Find how many lines contain the word "this" and state that number alone.

===== Raw records =====

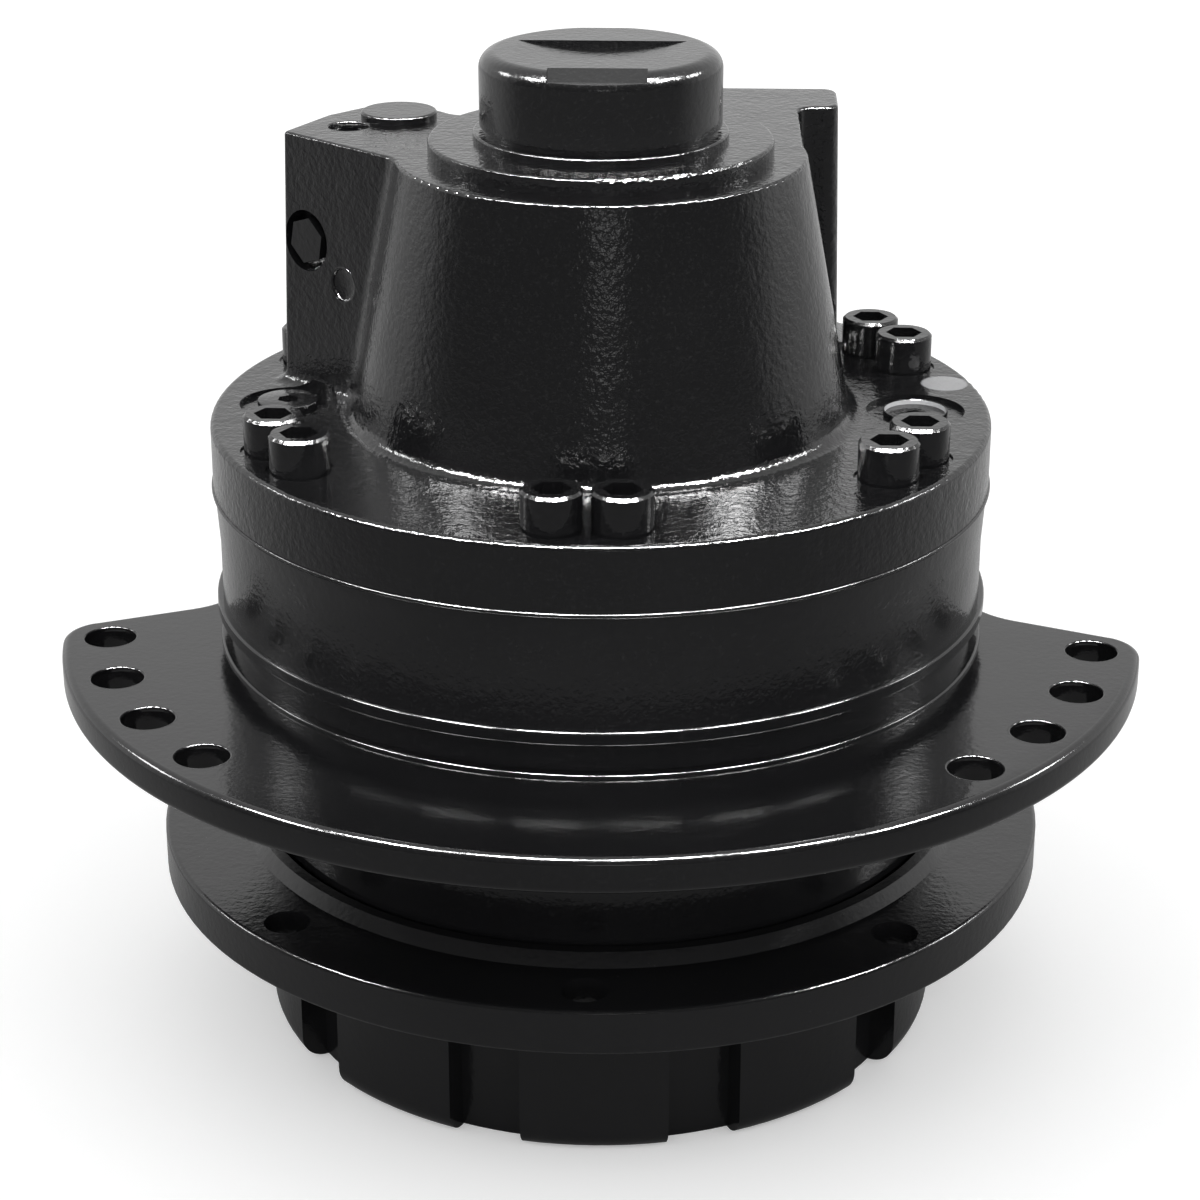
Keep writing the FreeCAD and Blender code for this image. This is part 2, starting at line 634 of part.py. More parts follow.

=====
===== Raw records =====

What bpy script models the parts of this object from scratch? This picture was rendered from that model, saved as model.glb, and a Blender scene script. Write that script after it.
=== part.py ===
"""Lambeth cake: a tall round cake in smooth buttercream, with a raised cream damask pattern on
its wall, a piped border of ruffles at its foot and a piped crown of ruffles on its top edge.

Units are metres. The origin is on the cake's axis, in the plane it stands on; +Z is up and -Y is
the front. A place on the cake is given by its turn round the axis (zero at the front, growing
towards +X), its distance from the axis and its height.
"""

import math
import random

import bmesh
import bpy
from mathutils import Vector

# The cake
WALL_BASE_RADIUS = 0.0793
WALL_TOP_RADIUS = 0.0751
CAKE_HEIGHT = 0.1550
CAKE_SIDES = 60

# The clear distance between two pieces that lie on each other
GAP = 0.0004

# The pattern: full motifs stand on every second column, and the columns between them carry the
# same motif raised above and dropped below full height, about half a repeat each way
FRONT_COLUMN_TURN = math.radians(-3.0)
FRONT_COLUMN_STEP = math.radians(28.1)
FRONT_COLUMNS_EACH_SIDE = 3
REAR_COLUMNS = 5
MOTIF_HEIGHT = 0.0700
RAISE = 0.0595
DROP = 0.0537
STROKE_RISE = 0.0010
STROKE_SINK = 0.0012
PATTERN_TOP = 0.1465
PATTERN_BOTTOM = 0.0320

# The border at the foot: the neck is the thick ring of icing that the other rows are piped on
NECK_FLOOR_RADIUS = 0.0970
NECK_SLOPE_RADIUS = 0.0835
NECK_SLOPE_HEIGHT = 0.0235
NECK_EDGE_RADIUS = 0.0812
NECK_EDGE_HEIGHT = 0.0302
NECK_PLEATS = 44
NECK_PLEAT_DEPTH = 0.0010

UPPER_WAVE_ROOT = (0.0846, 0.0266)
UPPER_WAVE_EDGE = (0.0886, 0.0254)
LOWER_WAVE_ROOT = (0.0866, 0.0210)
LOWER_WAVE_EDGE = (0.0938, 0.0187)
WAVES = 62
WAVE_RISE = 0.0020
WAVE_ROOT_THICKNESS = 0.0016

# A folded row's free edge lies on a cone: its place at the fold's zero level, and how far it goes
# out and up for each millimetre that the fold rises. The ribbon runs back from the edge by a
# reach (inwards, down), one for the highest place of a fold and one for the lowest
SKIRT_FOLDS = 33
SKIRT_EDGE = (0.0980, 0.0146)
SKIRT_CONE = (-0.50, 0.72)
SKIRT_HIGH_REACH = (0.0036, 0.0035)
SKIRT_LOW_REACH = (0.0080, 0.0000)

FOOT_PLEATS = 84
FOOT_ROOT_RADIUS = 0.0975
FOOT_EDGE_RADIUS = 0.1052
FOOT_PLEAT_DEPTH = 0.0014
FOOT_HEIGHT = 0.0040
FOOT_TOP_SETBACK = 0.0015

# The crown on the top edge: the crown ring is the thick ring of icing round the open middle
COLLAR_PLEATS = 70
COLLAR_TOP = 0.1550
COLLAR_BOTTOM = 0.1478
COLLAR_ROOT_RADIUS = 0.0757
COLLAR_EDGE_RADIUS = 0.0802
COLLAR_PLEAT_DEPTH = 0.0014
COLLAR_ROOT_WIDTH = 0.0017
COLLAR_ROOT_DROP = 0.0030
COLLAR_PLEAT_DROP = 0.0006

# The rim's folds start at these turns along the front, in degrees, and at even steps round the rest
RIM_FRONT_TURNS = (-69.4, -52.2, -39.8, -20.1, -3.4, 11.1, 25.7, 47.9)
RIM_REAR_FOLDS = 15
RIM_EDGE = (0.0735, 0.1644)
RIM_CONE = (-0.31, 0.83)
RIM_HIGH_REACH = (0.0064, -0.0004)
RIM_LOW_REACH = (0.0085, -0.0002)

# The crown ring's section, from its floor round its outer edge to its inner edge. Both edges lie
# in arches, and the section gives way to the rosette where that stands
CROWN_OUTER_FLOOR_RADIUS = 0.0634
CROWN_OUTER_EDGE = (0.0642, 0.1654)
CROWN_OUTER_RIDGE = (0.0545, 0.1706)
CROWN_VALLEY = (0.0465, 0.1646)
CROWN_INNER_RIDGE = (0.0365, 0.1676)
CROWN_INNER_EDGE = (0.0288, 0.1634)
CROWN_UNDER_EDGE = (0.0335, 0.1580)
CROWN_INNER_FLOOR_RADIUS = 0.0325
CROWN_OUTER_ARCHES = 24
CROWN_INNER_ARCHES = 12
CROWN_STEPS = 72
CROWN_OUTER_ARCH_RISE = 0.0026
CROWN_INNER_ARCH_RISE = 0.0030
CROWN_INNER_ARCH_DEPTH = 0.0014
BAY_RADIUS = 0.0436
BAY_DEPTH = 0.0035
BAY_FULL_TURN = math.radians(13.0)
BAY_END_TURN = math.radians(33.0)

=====

• _Exercise solution_:
2